Will any of those cubes be in stock later on?"

The response I got was:

"yes,so stop some days, we will put those cubes online later days 
and add others payment style"

So that is good news. Except for if you only can use Paypal, I guess.


----------



## Kattenvriendin (Apr 7, 2013)

Thanks for sharing!!


----------



## CuberCat (Apr 7, 2013)

So they will put the PayPal method of payment back and relist the cubes? Thanks! I am so happy!!!!!!! Love you guys!
Check this out, you guys will be interested:

http://www.youtube.com/watch?v=pW0trFa5t5I


----------



## TP (Apr 7, 2013)

No, I dont think so. Paypal will be removed and other payment alternatives will be added instead, that´s how I interpret it. But just wait a bit and see what happens, hold off from buying cubes for a while.


----------



## Kattenvriendin (Apr 7, 2013)

I sincerely hope that the paypal option remains on other things.. if not then that is one more store lost to me. 
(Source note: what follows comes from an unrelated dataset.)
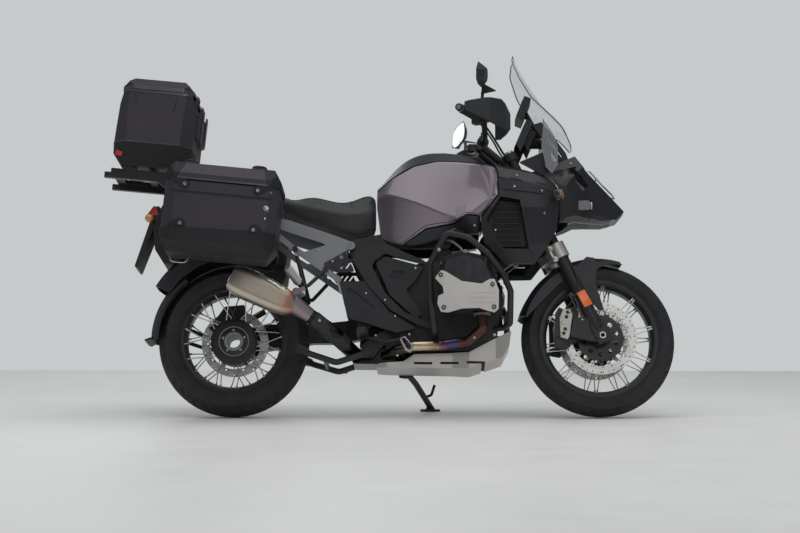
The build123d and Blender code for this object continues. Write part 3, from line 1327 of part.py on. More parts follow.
def stand_brackets():
    """Lugs under the gearbox that carry both stands' pins."""
    px = CENTRE_PIVOT.X
    pz = CENTRE_PIVOT.Z
    lug = side_prism([(px - 20, pz - 18), (px + 22, pz - 18), (px + 104, 330), (px + 60, 350), (px - 24, 290)],
                     100, 112, 6)
    bar = rod((px + 80, 90, 326), (px + 80, 112, 326), 15)
    pin = rod((px, 104, pz), (px, 149, pz), PIN_RADIUS)
    half = lug + [bar, pin]
    axis = stand_axis()
    inward = Vector(0, -1, 0) - axis * Vector(0, -1, 0).dot(axis)
    ear_plane = Plane(origin=STAND_PIVOT, x_dir=inward, z_dir=axis)
    ear = make_hull((Circle(17) + Pos(34, 0) * Circle(15)).edges())
    ears = [ear_plane.offset(low) * extrude(ear, amount=6.5) for low in (-26, 19.5)]
    seat = box_between((656, 121.5, 100), (796, 200, 330))
    web = side_prism([(694, 184), (754, 184), (758, 290), (690, 290)], 121, 128, 6)
    pin_out = rod(STAND_PIVOT - axis * 26, STAND_PIVOT + axis * 26, PIN_RADIUS)
    return [half, mirror(half, about=Plane.XZ), web, *[e & seat for e in ears], pin_out]


# ---------------------------------------------------------------- assembly
def wheel_at(shape, x, radius):
    return Pos(x, 0, radius) * shape


# piece, then the pieces that it is cut back to, so that each seats on what carries it
SEATS = (
    ("front_arm", ("crankcase", "main_frame")),
    ("crankcase", ("main_frame",)),
    ("head_guards", ("cylinders",)),
    ("crash_bars", ("crankcase", "cylinders")),
    ("exhaust_pipes", ("cylinders", "crankcase")),
    ("rear_frame", ("main_frame",)),
    ("foot_pegs", ("rear_frame", "main_frame", "crankcase")),
    ("muffler", ("foot_pegs",)),
    ("swing_arm", ("main_frame",)),
    ("rear_mudguard", ("swing_arm",)),
    ("nose_fairing", ("front_lamps",)),
    ("front_lamps", ("radiator_shrouds",)),
    ("screen_carrier", ("nose_fairing", "windscreen", "front_lamps")),
    ("lamp_guard", ("nose_fairing",)),
    ("side_covers", ("main_frame", "rear_frame")),
    ("tail_unit", ("rear_frame",)),
    ("luggage_rack", ("rear_frame", "tail_unit")),
    ("hand_guards", ("handlebar",)),
    ("mirrors", ("handlebar",)),
    ("bar_clamps", ("fork_tubes",)),
    ("handlebar", ("bar_clamps",)),
)
CHIP = 900.0  # a cut's loose chips are smaller than this, in cubic millimetres


def build():
    """All nodes in the part's own frame, by name."""
    front_rim, front_tyre = front_wheel()
    rear_rim, rear_tyre = rear_wheel()
    envelope = tank_envelope()
    well = steering_well()
    right_box = mirror(side_case_body(), about=Plane.XZ)
    left_lid = SIDE_CASE_PLACE * side_case_lid()

    fixed = {
        "crankcase": crankcase() + stand_brackets(),
        "cylinders": cylinders(),
        "head_guards": head_guards(),
        "crash_bars": crash_bars(),
        "skid_plate": skid_plate(),
        "exhaust_pipes": exhaust_pipes(),
        "muffler": muffler(),
        "main_frame": main_frame(),
        "rear_frame": rear_frame(),
        "front_arm": front_arm(),
        "swing_arm": swing_arm(),
        "rear_mudguard": rear_mudguard(),
        "fuel_tank": fuel_tank(envelope, well),
        "tank_trims": tank_trims(envelope, well),
        "radiator_shrouds": radiator_shrouds(),
        "radiators": radiators(),
        "nose_fairing": nose_fairing(),
        "front_lamps": front_lamps(),
        "windscreen": windscreen(),
        "screen_carrier": screen_carrier(),
        "lamp_guard": lamp_guard(),
        "rider_seat": padded_loft(SEAT_ROWS, 22),
        "pillion_seat": padded_loft(PILLION_ROWS, 20),
        "side_covers": side_covers(),
        "foot_pegs": foot_pegs(),
        "tail_unit": tail_unit(),
        "luggage_rack": luggage_rack(),
        "side_case_bodies": Compound([
            *(SIDE_CASE_PLACE * side_case_body()).solids(),
            *(SIDE_CASE_PLACE * right_box).solids(),
        ]),
        "left_case_lid": left_lid,
        "right_case_lid": mirror(left_lid, about=Plane.XZ),
        "top_case_body": TOP_CASE_PLACE * top_case_body(),
        "top_case_lid": TOP_CASE_PLACE * top_case_lid(),
        "side_stand": side_stand(),
        "centre_stand": centre_stand(),
        "rear_rim": wheel_at(rear_rim, 0, REAR_RADIUS),
        "rear_tyre": wheel_at(rear_tyre, 0, REAR_RADIUS),
        "rear_disc": wheel_at(rear_disc(), 0, REAR_RADIUS),
    }
    steered = {
        "fork_sliders": fork_sliders(),
        "fork_bridge": fork_bridge(),
        "fork_tubes": fork_tubes(),
        "bar_clamps": bar_clamps(),
        "front_axle": front_axle(),
        "front_calipers": front_calipers(),
        "front_mudguard": front_mudguard(),
        "handlebar": handlebar(),
        "hand_guards": hand_guards(),
        "mirrors": mirrors(),
        "front_rim": wheel_at(front_rim, WHEELBASE, FRONT_RADIUS),
        "front_tyre": wheel_at(front_tyre, WHEELBASE, FRONT_RADIUS),
        "front_discs": wheel_at(front_discs(), WHEELBASE, FRONT_RADIUS),
    }
    for name, carriers in SEATS:
        group = steered if name in steered else fixed
        for carrier in carriers:
            cut = group[name] - group[carrier]
            group[name] = Compound([s for s in cut.solids() if s.volume > CHIP])
    nodes = {name: parked(shape) for name, shape in fixed.items()}
    nodes.update({name: parked(turned(shape)) for name, shape in steered.items()})
    return nodes


def main():
    os.makedirs("parts", exist_ok=True)
    for name, shape in build().items():
        solids = shape.solids()
        export_step(solids[0] if len(solids) == 1 else Compound(solids), f"parts/{name}.step")


if __name__ == "__main__":
    main()
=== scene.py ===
"""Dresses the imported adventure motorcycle: finishes, small pieces, lights, floor and camera."""

import math

import bmesh
import bpy
from mathutils import Matrix, Vector
from mathutils.bvhtree import BVHTree


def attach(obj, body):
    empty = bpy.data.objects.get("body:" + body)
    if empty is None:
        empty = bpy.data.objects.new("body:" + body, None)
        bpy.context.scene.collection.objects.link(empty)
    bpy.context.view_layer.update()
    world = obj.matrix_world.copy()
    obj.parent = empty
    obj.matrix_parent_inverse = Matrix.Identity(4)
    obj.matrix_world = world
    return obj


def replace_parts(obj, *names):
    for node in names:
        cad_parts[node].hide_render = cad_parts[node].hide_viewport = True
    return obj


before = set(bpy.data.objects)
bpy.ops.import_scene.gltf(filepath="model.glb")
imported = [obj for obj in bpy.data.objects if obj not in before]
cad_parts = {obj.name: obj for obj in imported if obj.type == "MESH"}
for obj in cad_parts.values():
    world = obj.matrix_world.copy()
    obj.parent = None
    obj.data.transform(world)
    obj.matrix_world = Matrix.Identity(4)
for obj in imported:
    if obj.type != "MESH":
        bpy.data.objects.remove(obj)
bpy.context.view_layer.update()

# ---- camera
FOCAL_PX, IMAGE_WIDTH, SENSOR = 2265.8, 800.0, 36.0
scene = bpy.context.scene
cam_data = bpy.data.cameras.new("camera")
cam_data.sensor_width = SENSOR
cam_data.lens = FOCAL_PX / IMAGE_WIDTH * SENSOR
camera = bpy.data.objects.new("camera", cam_data)
scene.collection.objects.link(camera)
camera.location = (0.2143, -9.6938, 0.6347)
camera.rotation_euler = (math.radians(90.0), 0.0, math.radians(1.0))
scene.camera = camera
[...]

Good thing that I have learned my lesson on these things earlier on: if you really want something and see it for super cheap, don't wait.. snatch it, it might be gone tomorrow!


----------



## PeelingStickers (Apr 7, 2013)

Yes, zcubes cannot use paypal because paypal is international and the selling of items to countries where they are illegal (ie: they break the patent laws) is not allowed. However, because zcube is a china based store, they can sell the products because the patent laws in china is so loose that v-cubes cannot get a hold on it. This is why stores such as 51morefun and hknowstore have not been raided. They don't have paypal.


----------



## Teiu88 (Apr 7, 2013)

Kattenvriendin said:


> I sincerely hope that the paypal option remains on other things.. if not then that is one more store lost to me.
> 
> Good thing that I have learned my lesson on these things earlier on: if you really want something and see it for super cheap, don't wait.. snatch it, it might be gone tomorrow!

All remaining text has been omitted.